Final velocity formulas
Combining momentum conservation and kinetic energy conservation gives the standard one-dimensional elastic-collision formulas:
Final velocity of object 1.
\[
\begin{aligned}
v_1
&=
\frac{(m_1-m_2)u_1+2m_2u_2}{m_1+m_2}
\end{aligned}
\]
Final velocity of object 2.
\[
\begin{aligned}
v_2
&=
\frac{2m_1u_1+(m_2-m_1)u_2}{m_1+m_2}
\end{aligned}
\]
Relative velocity reversal
A useful property of a perfectly elastic collision in 1D is that the relative velocity reverses. The speed of approach
before collision equals the speed of separation after collision.

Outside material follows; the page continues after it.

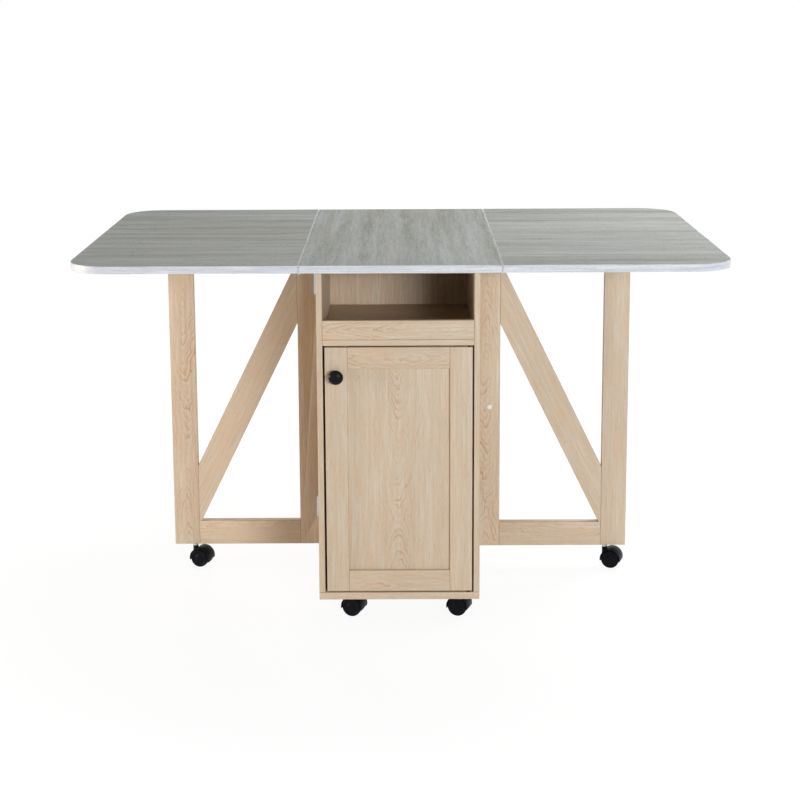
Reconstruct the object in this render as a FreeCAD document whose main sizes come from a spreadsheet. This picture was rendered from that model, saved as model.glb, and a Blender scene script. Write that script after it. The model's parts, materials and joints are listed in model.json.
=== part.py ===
import FreeCAD, Part
import os
import Sketcher
from FreeCAD import Rotation, Vector

# Drop-leaf kitchen table on a wheeled storage cabinet, in millimetres.
# X runs along the table, Y from the door side to the back, Z up.
# The origin is on the floor under the middle of the open table top.

DRIVING = [
    # table top
    ("table_length", 1300, "open top, end to end"),
    ("table_depth", 800, "top, front to back"),
    ("table_height", 750, "floor to the top's upper face"),
    ("top_thickness", 15, "top panels, laminate included"),
    ("corner_radius", 80, "outer corners of the leaves"),
    ("centre_width", 393, "fixed centre panel, seam to seam"),
    ("seam_gap", 1, "between the centre panel and a leaf"),
    ("band", 1, "edge band thickness"),
    # cabinet
    ("base_shift", -5, "cabinet centre, from the middle of the top"),
    ("cabinet_width", 325, "outside, along X"),
    ("cabinet_depth", 675, "outside, along Y"),
    ("board", 12, "carcass boards"),
    ("base_board", 15, "bottom board"),
    ("niche_clear", 133, "open niche, floor to ceiling"),
    ("lip_height", 39, "rail along the niche's front edge"),
    ("front_depth", 365, "cupboard and niche, front face to partition"),
    ("front_shelf_rise", 245, "clear height under the cupboard shelf"),
    ("front_shelf_setback", 30, "cupboard shelf, behind the front face"),
    ("rear_clear", 207, "clear height under each rear shelf"),
    ("shelf_play", 0.5, "shelf end to side panel"),
    # fittings of the carcass
    ("pin_radius", 2.5, "shelf pins"),
    ("pin_depth", 8, "shelf pin, in the side panel and out of it"),
    ("pin_inset", 40, "shelf pin, from the shelf's edge"),
    ("cam_radius", 7.5, "cam locks"),
    ("cam_height", 9.5, "cam locks, below the board's face"),
    ("cam_back", 24, "cam centre, from the board's end"),
    ("cam_inset", 60, "cam centre, from the board's edge"),
    ("cam_bolt_radius", 3, "bolts that the cams hold"),
    ("cam_bolt_depth", 8, "cam bolt, in the side panel"),
    ("screw_radius", 2, "carcass screws, shank"),
    ("screw_head_radius", 4, "carcass screws, head"),
    ("screw_head", 3, "carcass screws, head height"),
    ("base_screw_grip", 30, "screw length up into a side panel"),
    ("top_screw_grip", 9, "screw length up into the centre panel"),
    # door
    ("door_thickness", 15, "stiles and rails"),
    ("door_stile", 45, "width of the upright members"),
    ("door_rail", 44, "height of the cross members"),
    ("door_panel", 5, "panel thickness"),
    ("panel_recess", 5, "door face to panel face"),
    ("groove_depth", 8, "panel groove in stiles and rails"),
    ("door_gap_latch", 4, "at the knob's side"),
    ("door_gap_hinge", 3, "at the pivot side"),
    ("door_gap_high", 3, "above the door"),
    ("door_gap_low", 3, "below the door"),
    ("pivot_radius", 2.5, "door pivot pins"),
    ("pivot_play", 0.06, "radial, pin to hole in the carcass"),
    ("pivot_inset", 7, "pivot axis, from the door's edge"),
    ("pivot_depth", 4.5, "pivot axis, behind the door's face"),
    ("pivot_grip", 18, "pin length in the door"),
    ("pivot_reach", 7, "pin length in the carcass"),
    ("pivot_hole", 8, "depth of the pin's hole in the carcass"),
    ("collar_radius", 4.2, "washer under the door"),
    ("collar_play", 0.3, "washer to bottom board"),
    ("knob_radius", 15, "knob head"),
    ("knob_reach", 24, "knob, out of the door's face"),
    ("knob_neck_radius", 6, "knob neck"),
    ("knob_foot_radius", 8, "knob foot"),
    ("knob_foot", 3, "height of the knob's foot"),
    ("knob_head", 13, "height of the knob's head"),
    ("knob_dome", 0.75, "part of the head's height that is rounded above"),
    ("knob_under", 0.15, "part of the head's height that is rounded below"),
    ("knob_screw_hole", 12, "screw hole in the knob"),
    ("knob_screw_grip", 10, "screw length in the knob"),
    ("knob_drop", 57.5, "knob axis, below the door's top"),
    ("catch_wide", 40, "magnetic catch, along X"),
    ("catch_deep", 15, "magnetic catch, along Y"),
    ("catch_tall", 12, "magnetic catch, along Z"),
    ("catch_inset", 14, "magnetic catch, from the side panel"),
    ("magnet_recess", 1, "magnet, behind the catch's face"),
    ("catch_play", 0.5, "catch to strike plate"),
    ("strike_wide", 20, "strike plate, along X"),
    ("strike_tall", 9, "strike plate, along Z"),
    ("strike_thickness", 1, "strike plate"),
    ("strike_drop", 0.5, "strike plate, below the door's top edge"),
    # gates
    ("gate_past", 2, "folded gate, past the cabinet's front or back"),
    ("gate_gap", 4, "cabinet side to the gate's inner edge"),
    ("gate_thickness", 18, "gate members"),
    ("gate_stile", 55, "width of the upright members"),
    ("gate_rail", 54, "height of the cross members"),
    ("gate_play", 0.5, "gate top to the leaf above it"),
    ("brace_width", 60, "diagonal brace"),
    ("brace_lap", 4.5, "brace edge, past the frame's inner corner"),
    ("bumper_radius", 5, "leaf bumper on the gate"),
    ("bumper_height", 2, "leaf bumper, out of the gate's face"),
    ("bumper_out", 36, "bumper, from the cabinet side"),
    ("bumper_rise", 318, "bumper, above the gate's bottom"),
    # butt hinges of the gates
    ("gate_hinge_height", 47, "along the pin"),
    ("gate_hinge_leaf", 19, "pin axis to the leaf's edge"),
    ("gate_hinge_rise", 87, "middle of the lower hinge, above the gate's bottom"),
    ("gate_hinge_drop", 92.5, "middle of the upper hinge, below the gate's top"),
    ("gate_knuckle", 2.6, "knuckle radius"),
    ("gate_pin", 1.3, "hinge pin radius"),
    ("gate_pin_offset", 3, "pin axis, from each board's face"),
    # butt hinges of the leaves
    ("leaf_hinge_height", 40, "along the pin"),
    ("leaf_hinge_leaf", 19, "pin axis to the hinge leaf's edge"),
    ("leaf_hinge_inset", 30, "middle of the hinge, from the top's edge"),
    ("leaf_knuckle", 2.2, "knuckle radius"),
    ("leaf_pin", 1.1, "hinge pin radius"),
    ("leaf_pin_offset", 2.5, "pin axis, below the panels"),
    ("hinge_plate", 1.2, "hinge leaf thickness, all hinges"),
    ("hinge_play", 0.05, "radial, pin to turning knuckle"),
    ("knuckle_gap", 0.3, "between knuckles, and from knuckle to leaf"),
    # countersunk screws of the hinges and the caster plates
    ("small_screw", 10.5, "length, head included"),
    ("small_screw_radius", 1.5, "shank"),
    ("small_screw_head", 2.8, "head radius"),
    ("hinge_screw_out", 11.5, "hinge screws, from the pin's axis"),
    ("hinge_screw_part", 0.3, "hinge screws, from the middle, part of the height"),
    ("plate_screw_out", 14, "plate screws, from the stem along X and along Y"),
    # casters
    ("wheel_radius", 20, "wheels"),
    ("wheel_play", 1, "wheel to hood, all round"),
    ("wheel_inner", 5, "wheel's inner face, from the middle"),
    ("wheel_outer", 18, "wheel's outer face, from the middle"),
    ("wheel_edge", 1.5, "chamfer of the outer rim"),
    ("wheel_inner_edge", 1, "chamfer of the inner rim"),
    ("wheel_rim", 2, "flat ring round the dish"),
    ("wheel_dish", 1, "depth of the dish, and its slope"),
    ("wheel_hub", 5.5, "radius of the hub's flat"),
    ("axle_radius", 2.5, "wheel axle"),
    ("axle_inset", 0.5, "axle end, inside the wheel's outer face"),
    ("hood_wall", 1.5, "hood thickness"),
    ("hood_drop", 4.5, "hood's lower edge, below the axle"),
    ("web", 9, "thickness of the middle wall"),
    ("axle_boss", 7, "radius of the middle wall round the axle"),
    ("neck_radius", 6, "neck of the hood"),
    ("neck_rise", 2.2, "top of the neck, above the hood"),
    ("stem_radius", 3, "swivel stem"),
    ("stem_depth", 18, "length of the stem below its collar"),
    ("stem_clear", 0.5, "under the foot of the stem"),
    ("swivel_gap", 0.3, "neck to collar, along the stem"),
    ("shaft_play", 0.08, "radial, stem and axle in the hood"),
    ("trail", 15.5, "stem axis to wheel axis"),
    ("swivel_rest", 20, "angle of the casters at rest"),
    ("collar", 6, "radius of the nut under a gate"),
    ("collar_height", 5, "nut or raised ring, to the board above"),
    ("thread_radius", 4, "threaded stem in a gate"),
    ("thread_length", 22, "threaded stem in a gate"),
    ("plate_wide", 38, "mounting plate of a cabinet caster"),
    ("plate_thick", 2, "mounting plate of a cabinet caster"),
    ("boss_radius", 9, "raised ring under the mounting plate"),
    ("gate_caster_inset", 44, "stem, from the gate's outer edge"),
    ("caster_inset_side", 54, "stem, from the cabinet side"),
    ("caster_inset_end", 55, "stem, from the cabinet's front or back"),
]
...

Relative velocity relation.
\[
\begin{aligned}
u_1-u_2 &= v_2-v_1
\end{aligned}
\]
This is the same as saying the coefficient of restitution is \(e=1\).
Special cases
Some common elastic-collision cases are easy to recognize:
-
Equal masses, target initially at rest: the first object stops and the second object takes its velocity.
-
Light object hitting a heavy target: the light object rebounds strongly, while the heavy target moves slowly.
-
Very heavy wall: the small object reverses velocity approximately as \(v_1\approx -u_1\).
Worked example
Suppose \(m_1=2\ \mathrm{kg}\), \(u_1=10\ \mathrm{m\,s^{-1}}\), \(m_2=4\ \mathrm{kg}\), and
\(u_2=0\ \mathrm{m\,s^{-1}}\).
Final velocity of object 1.
\[
\begin{aligned}
v_1
&=
\frac{(2-4)(10)+2(4)(0)}{2+4}\\
&=
\frac{-20}{6}\\
&=
-3.33\ \mathrm{m\,s^{-1}}
\end{aligned}
\]
Final velocity of object 2.
\[
\begin{aligned}
v_2
&=
\frac{2(2)(10)+(4-2)(0)}{2+4}\\
&=
\frac{40}{6}\\
&=
6.67\ \mathrm{m\,s^{-1}}
\end{aligned}
\]
The negative sign for \(v_1\) means object 1 rebounds to the left. Object 2 moves to the right.
Check momentum
\[
\begin{aligned}
p_i &= (2)(10)+(4)(0)=20\ \mathrm{kg\,m\,s^{-1}}\\
p_f &= (2)(-3.33)+(4)(6.67)\approx 20\ \mathrm{kg\,m\,s^{-1}}
\end{aligned}
\]
Check kinetic energy
\[
\begin{aligned}
K_i &= \frac12(2)(10)^2+\frac12(4)(0)^2=100\ \mathrm{J}\\
K_f &= \frac12(2)(-3.33)^2+\frac12(4)(6.67)^2\approx100\ \mathrm{J}
\end{aligned}
\]
Formula summary
| Concept |
Formula |
Meaning |
| Momentum conservation |
\(m_1u_1+m_2u_2=m_1v_1+m_2v_2\) |
Total momentum before equals total momentum after |
| Kinetic energy conservation |
\(\tfrac12m_1u_1^2+\tfrac12m_2u_2^2=\tfrac12m_1v_1^2+\tfrac12m_2v_2^2\) |
Total kinetic energy before equals total kinetic energy after |
| Final velocity 1 |
\(v_1=\frac{(m_1-m_2)u_1+2m_2u_2}{m_1+m_2}\) |
Velocity of object 1 after collision |
| Final velocity 2 |
\(v_2=\frac{2m_1u_1+(m_2-m_1)u_2}{m_1+m_2}\) |
Velocity of object 2 after collision |
| Relative velocity reversal |
\(u_1-u_2=v_2-v_1\) |
Speed of approach equals speed of separation |
| Center-of-mass velocity |
\(v_{cm}=\frac{m_1u_1+m_2u_2}{m_1+m_2}\) |
Constant velocity of the center of mass |
Perfectly elastic collisions conserve both momentum and kinetic energy. This makes them ideal models for hard-sphere
collisions, gas molecules, and many introductory mechanics problems.